— Data excerpt —
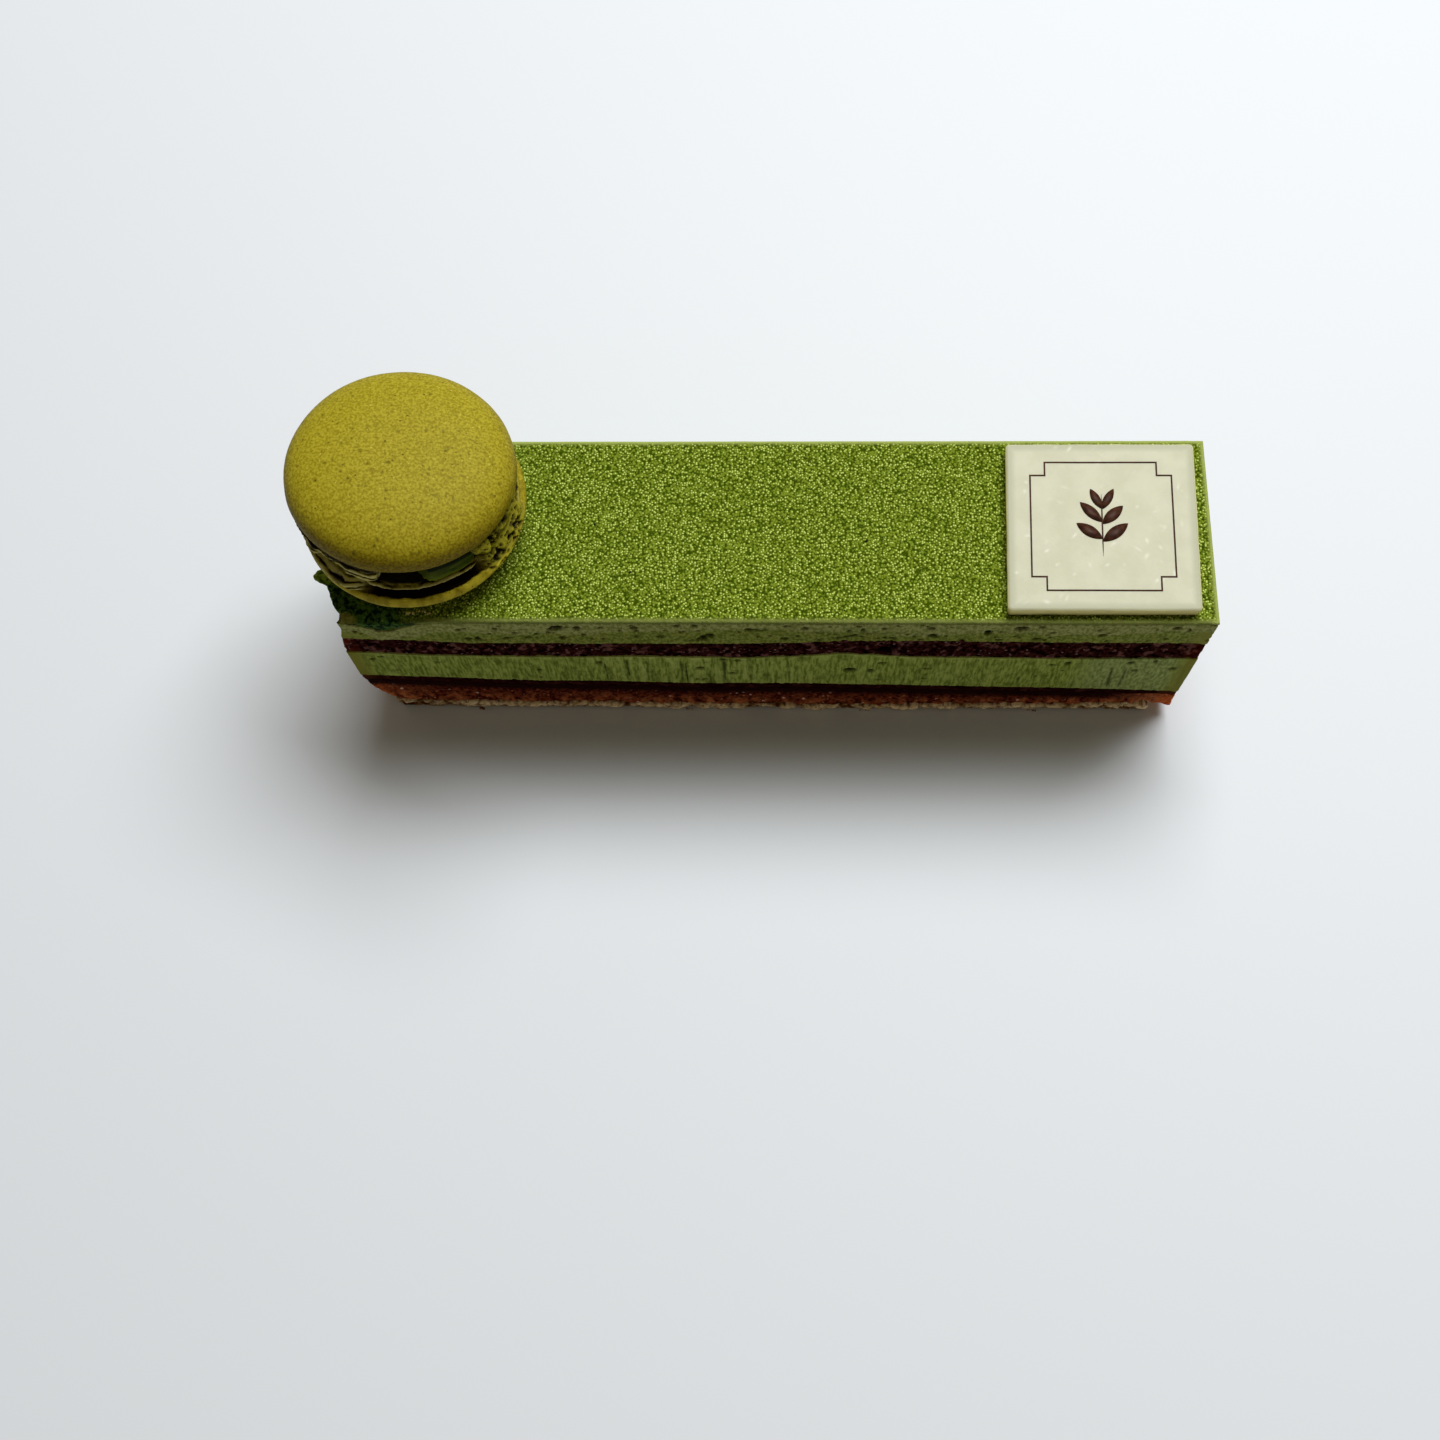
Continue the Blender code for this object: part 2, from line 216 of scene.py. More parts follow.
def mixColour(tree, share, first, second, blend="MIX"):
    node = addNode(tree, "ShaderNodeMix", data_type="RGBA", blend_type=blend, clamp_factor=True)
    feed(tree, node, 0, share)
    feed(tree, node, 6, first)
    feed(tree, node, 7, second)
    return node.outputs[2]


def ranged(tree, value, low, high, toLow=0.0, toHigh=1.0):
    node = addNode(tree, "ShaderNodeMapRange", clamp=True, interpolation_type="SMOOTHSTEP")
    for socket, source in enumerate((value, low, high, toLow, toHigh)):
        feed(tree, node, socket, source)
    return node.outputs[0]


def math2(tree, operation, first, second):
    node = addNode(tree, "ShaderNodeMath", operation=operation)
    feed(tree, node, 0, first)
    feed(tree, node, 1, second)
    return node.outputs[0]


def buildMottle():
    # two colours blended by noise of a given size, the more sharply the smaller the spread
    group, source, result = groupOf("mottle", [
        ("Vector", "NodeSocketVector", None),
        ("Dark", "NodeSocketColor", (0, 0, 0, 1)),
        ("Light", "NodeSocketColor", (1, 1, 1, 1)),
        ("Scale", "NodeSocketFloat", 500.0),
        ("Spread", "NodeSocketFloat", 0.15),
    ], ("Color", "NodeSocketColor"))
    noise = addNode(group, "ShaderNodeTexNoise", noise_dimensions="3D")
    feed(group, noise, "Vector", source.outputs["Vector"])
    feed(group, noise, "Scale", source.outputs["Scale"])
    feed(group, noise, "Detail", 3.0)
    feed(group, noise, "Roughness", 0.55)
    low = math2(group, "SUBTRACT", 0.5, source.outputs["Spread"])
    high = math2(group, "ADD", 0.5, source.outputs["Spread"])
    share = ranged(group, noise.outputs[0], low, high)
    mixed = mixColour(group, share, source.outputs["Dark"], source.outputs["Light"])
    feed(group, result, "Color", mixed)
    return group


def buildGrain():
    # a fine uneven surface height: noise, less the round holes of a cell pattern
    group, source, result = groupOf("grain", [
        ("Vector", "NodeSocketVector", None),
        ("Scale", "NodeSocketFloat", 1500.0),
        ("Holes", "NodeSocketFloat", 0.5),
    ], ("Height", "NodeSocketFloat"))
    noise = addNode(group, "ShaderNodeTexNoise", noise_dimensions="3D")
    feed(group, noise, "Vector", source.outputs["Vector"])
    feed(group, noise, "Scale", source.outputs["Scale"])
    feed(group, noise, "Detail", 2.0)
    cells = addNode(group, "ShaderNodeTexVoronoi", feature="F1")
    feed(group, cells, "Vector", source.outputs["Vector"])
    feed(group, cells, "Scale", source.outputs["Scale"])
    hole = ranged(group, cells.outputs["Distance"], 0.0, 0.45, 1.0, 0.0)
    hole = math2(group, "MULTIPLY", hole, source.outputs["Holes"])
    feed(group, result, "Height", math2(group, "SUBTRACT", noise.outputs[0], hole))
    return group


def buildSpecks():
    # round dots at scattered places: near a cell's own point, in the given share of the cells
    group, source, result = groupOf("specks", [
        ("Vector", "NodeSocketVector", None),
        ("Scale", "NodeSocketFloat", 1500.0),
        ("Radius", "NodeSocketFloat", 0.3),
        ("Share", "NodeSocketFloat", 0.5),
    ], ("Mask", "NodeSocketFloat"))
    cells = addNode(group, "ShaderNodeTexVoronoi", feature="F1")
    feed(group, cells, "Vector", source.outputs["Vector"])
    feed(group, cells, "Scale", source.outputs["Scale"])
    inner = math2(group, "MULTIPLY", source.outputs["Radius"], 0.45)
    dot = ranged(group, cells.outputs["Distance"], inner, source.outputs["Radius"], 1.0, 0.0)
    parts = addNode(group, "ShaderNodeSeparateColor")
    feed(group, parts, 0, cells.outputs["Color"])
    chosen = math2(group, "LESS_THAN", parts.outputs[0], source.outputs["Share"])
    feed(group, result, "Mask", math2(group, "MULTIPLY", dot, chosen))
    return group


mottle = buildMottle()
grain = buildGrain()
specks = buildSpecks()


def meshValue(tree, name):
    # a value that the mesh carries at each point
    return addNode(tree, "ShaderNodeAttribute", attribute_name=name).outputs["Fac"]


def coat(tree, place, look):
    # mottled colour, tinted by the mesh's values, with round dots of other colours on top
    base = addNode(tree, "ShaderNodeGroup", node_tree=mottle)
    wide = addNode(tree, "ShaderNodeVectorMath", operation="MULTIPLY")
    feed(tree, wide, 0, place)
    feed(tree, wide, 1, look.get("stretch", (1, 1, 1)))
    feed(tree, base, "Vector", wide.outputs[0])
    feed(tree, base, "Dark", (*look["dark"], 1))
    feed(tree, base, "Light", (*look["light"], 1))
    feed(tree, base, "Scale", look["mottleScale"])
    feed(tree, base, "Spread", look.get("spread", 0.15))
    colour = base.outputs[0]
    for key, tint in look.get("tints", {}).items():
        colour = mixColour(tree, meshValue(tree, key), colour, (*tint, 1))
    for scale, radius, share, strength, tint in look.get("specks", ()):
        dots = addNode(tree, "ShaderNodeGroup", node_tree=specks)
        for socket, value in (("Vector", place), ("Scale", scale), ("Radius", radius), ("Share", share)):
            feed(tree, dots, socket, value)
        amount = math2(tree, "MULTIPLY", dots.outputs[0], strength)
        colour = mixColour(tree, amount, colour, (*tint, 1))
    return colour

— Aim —
Quote exactly the first line of the data and every line after it through the one holding "return node.outputs[2]".

— Answer to this task —
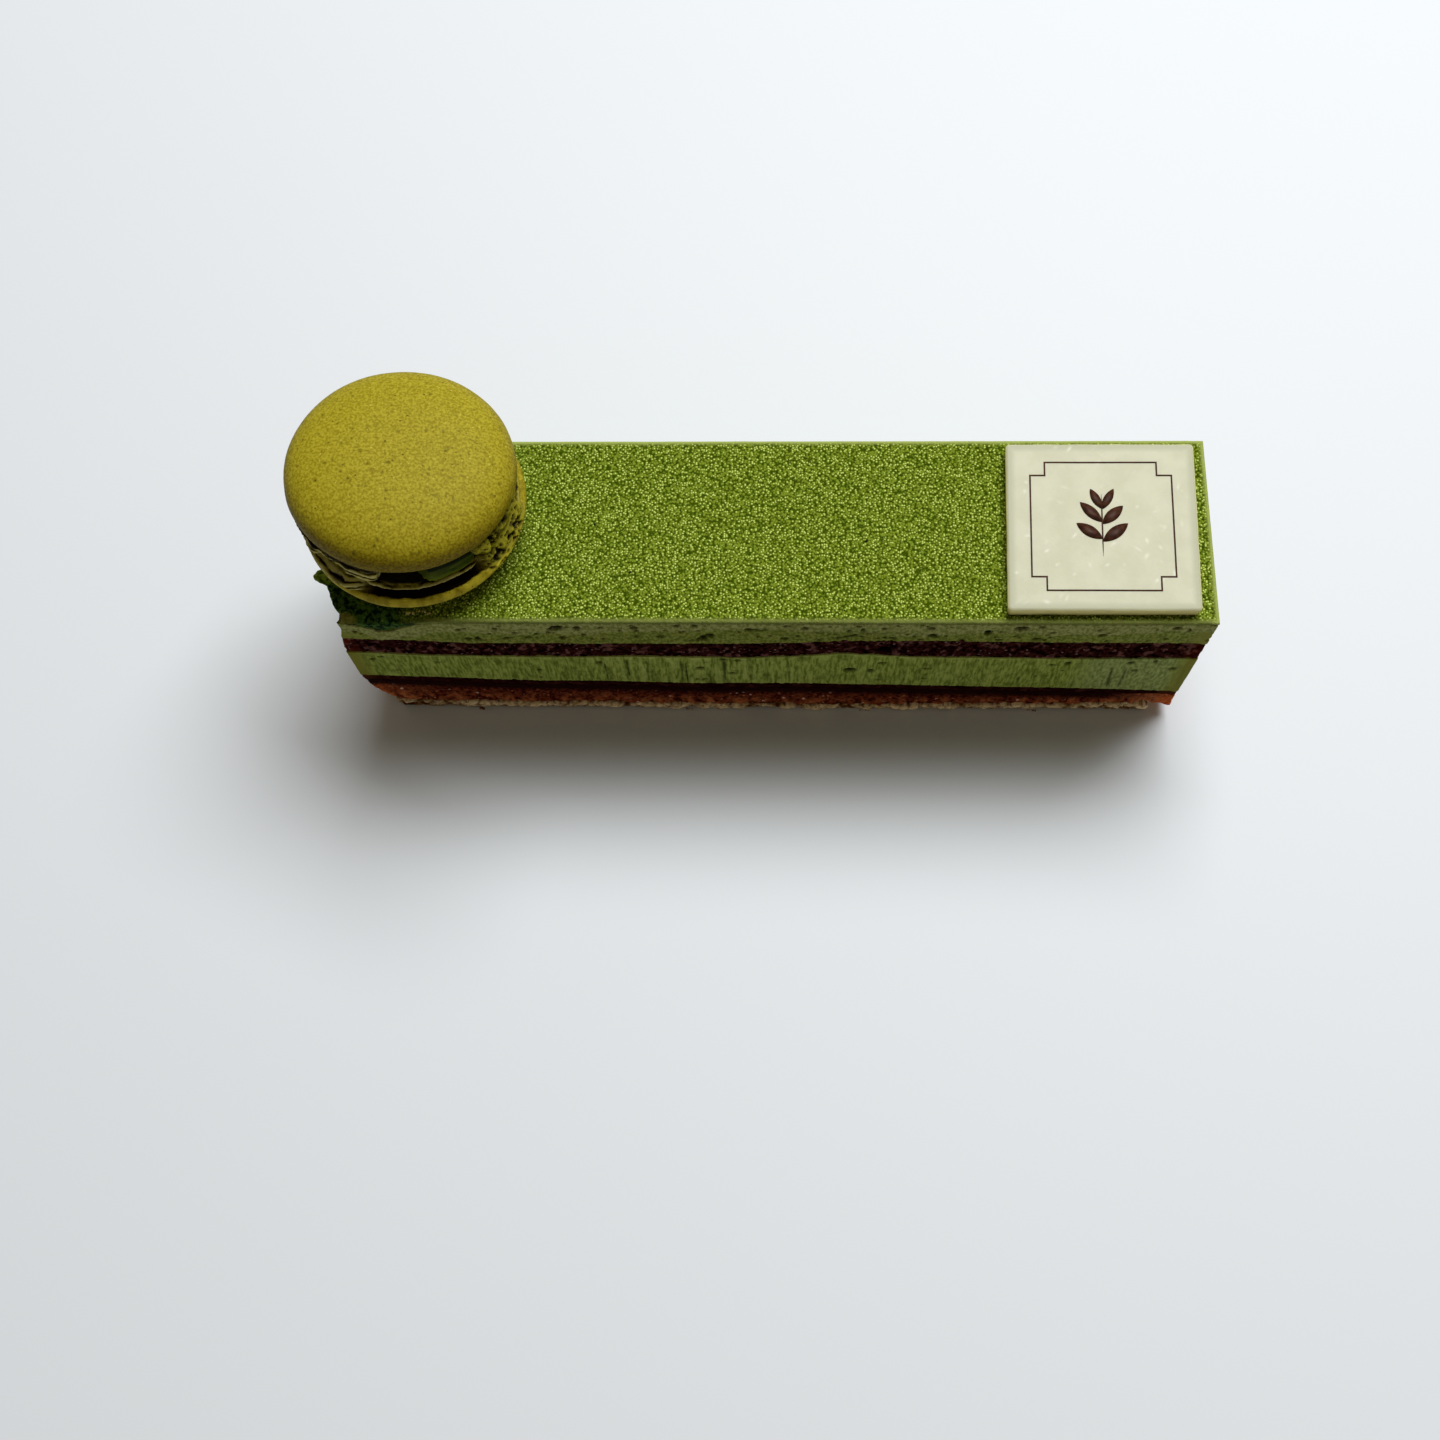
Continue the Blender code for this object: part 2, from line 216 of scene.py. More parts follow.
def mixColour(tree, share, first, second, blend="MIX"):
    node = addNode(tree, "ShaderNodeMix", data_type="RGBA", blend_type=blend, clamp_factor=True)
    feed(tree, node, 0, share)
    feed(tree, node, 6, first)
    feed(tree, node, 7, second)
    return node.outputs[2]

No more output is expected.